Quantas vezes ao longo da nossa existência enquanto profissionais do feito à mão já não escutamos isso? É cem? Faz por vinte? Dá um desconto de 35%? E de 40%?
Não dá pra você fazer por metade do preço e me dar o frete de graça? Eu tô aqui do lado, no Azerbaijão. Não dá? Ah vá!
Não dá pra você fazer por metade do preço e me dar o frete de graça? Eu tô aqui do lado, no Azerbaijão. Não dá? Ah vá!
Exageros à parte e outra parte nem tanto exagero, a verdade é que esse tipo de pergunta com clima de proposta dói. Dói muito. Ai, como dói. Dói demais. E só quem sente a pontada no esôfago pode traduzir tal sensação. Aliás, ela vem em estágios:
- Primeiro estágio A IRA, como alguém tem coragem de reduzir meu produto a nada ao ponto de ter a cara de pau de pedir um desconto praticamente do valor dele? Quer de presente, neném? Vá se catar.
- Segundo estágio A BARGANHA, então nos voltamos para o nosso centro (quando o encontramos), escolhemos um mantra, respiramos bem fundo e partimos para uma contra proposta. Mesmo sabendo que, na maioria das vezes essa contra proposta não é sequer compreendida ou respondida… Não sei ainda o que é pior. Porque quando ela é respondida faz com que nos sintamos más, mesquinhas, bruxas cruéis cruzando o céu com suas vassouras. Durma com um barulho desses. Aliás, tal barulho encadeia o próximo estágio…
- Terceiro estágio A CULPA, você se pega pensando na vida da pessoa que pediu o desconto, numa casa simples, necessitada daquela almofadinha bordada que você não teve a bondade de vender por menos da metade do preço… Daí pensa, será que era uma estrela internacional? Será que era a Madona disfarçada de compradora comum? Deus! Terei eu deixado de vender uma almofada com desconto para o Prince? Ou pior, para a Duquesa de Cambridge? Não. Não, claro que não.
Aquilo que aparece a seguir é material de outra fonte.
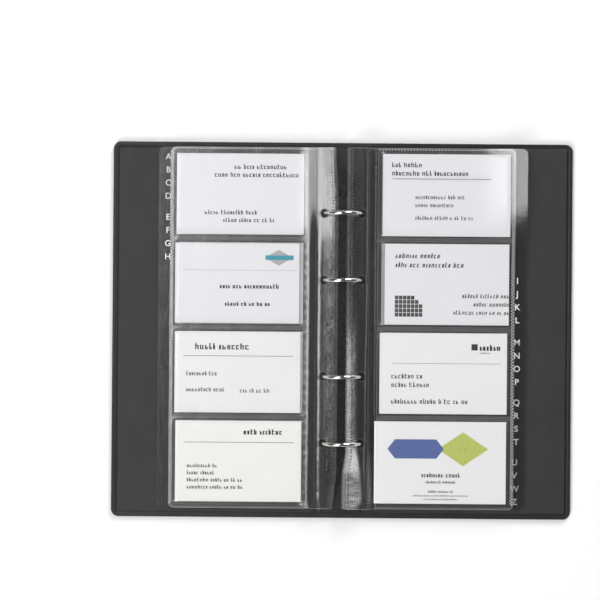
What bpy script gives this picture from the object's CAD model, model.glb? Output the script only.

Isso é só um delírio da culpa. Culpa por não ter praticamente dado de graça um produto que demorei semanas pra fazer entre pesquisas, compras de tecidos, desenhos, bordados… Que espécie de pessoa se negaria a dar de graça seu ganha pão? Só uma bruxa mesmo. Ah tá!
- O último estágio é um final feliz, normalmente a hora em que alguém sem titubear joga no carrinho aquele produto ex fruto da ira, da barganha e da culpa, transformando aquela transação comercial em um momento inesquecível de felicidade e regozijo. Ai, como eu sou feliz!
Vida de montanha russa. Ela é assim pra todo mundo. Em todos os setores, creio eu. Vezes no topo, outra despencando, noutra com aquela água vindo na cara, na hora que o carrinho bate naquele riozinho de água parada… Que beleza!
Não é fácil defender nossas ideias, nossos produtos. É difícil pra algumas pessoas entenderem que o produto não é só aquilo que está ali na frente dele, no nosso caso, numa foto linda. Ele é mais do que isso. Existe uma vida antes e por trás dele. Pesquisa, tentativas e erros, dias, tardes, noites de pensamentos e trabalho. E tem a gente, a nossa vida, as roupas pra lavar, a casa pra arrumar, as flores pra colocar no vaso e combinar com a manta do sofá, que cobre aquele pedaço arranhado pelos gatos… E tem o almoço, pra quem tem filhos as crianças. E isso tudo, senhoras e senhores tá lá no preço. Tá na vida da gente. Porque tudo que fazemos, bordamos e costuramos é vida. E ela não dá desconto e ponto.
Só um descontinho eu dou :D
A gente tem que dar. Mas sempre valorizando o nosso trabalho, atravessando nossos estágios com dignidade. Sem medo de perder aquele cliente por isso. Uma vez uma amiga me disse uma coisa que eu nunca mais esqueci, ela disse que o segredo da vida era ser boa sem ser boba. Difícil missão, mas bem longe de ser impossível.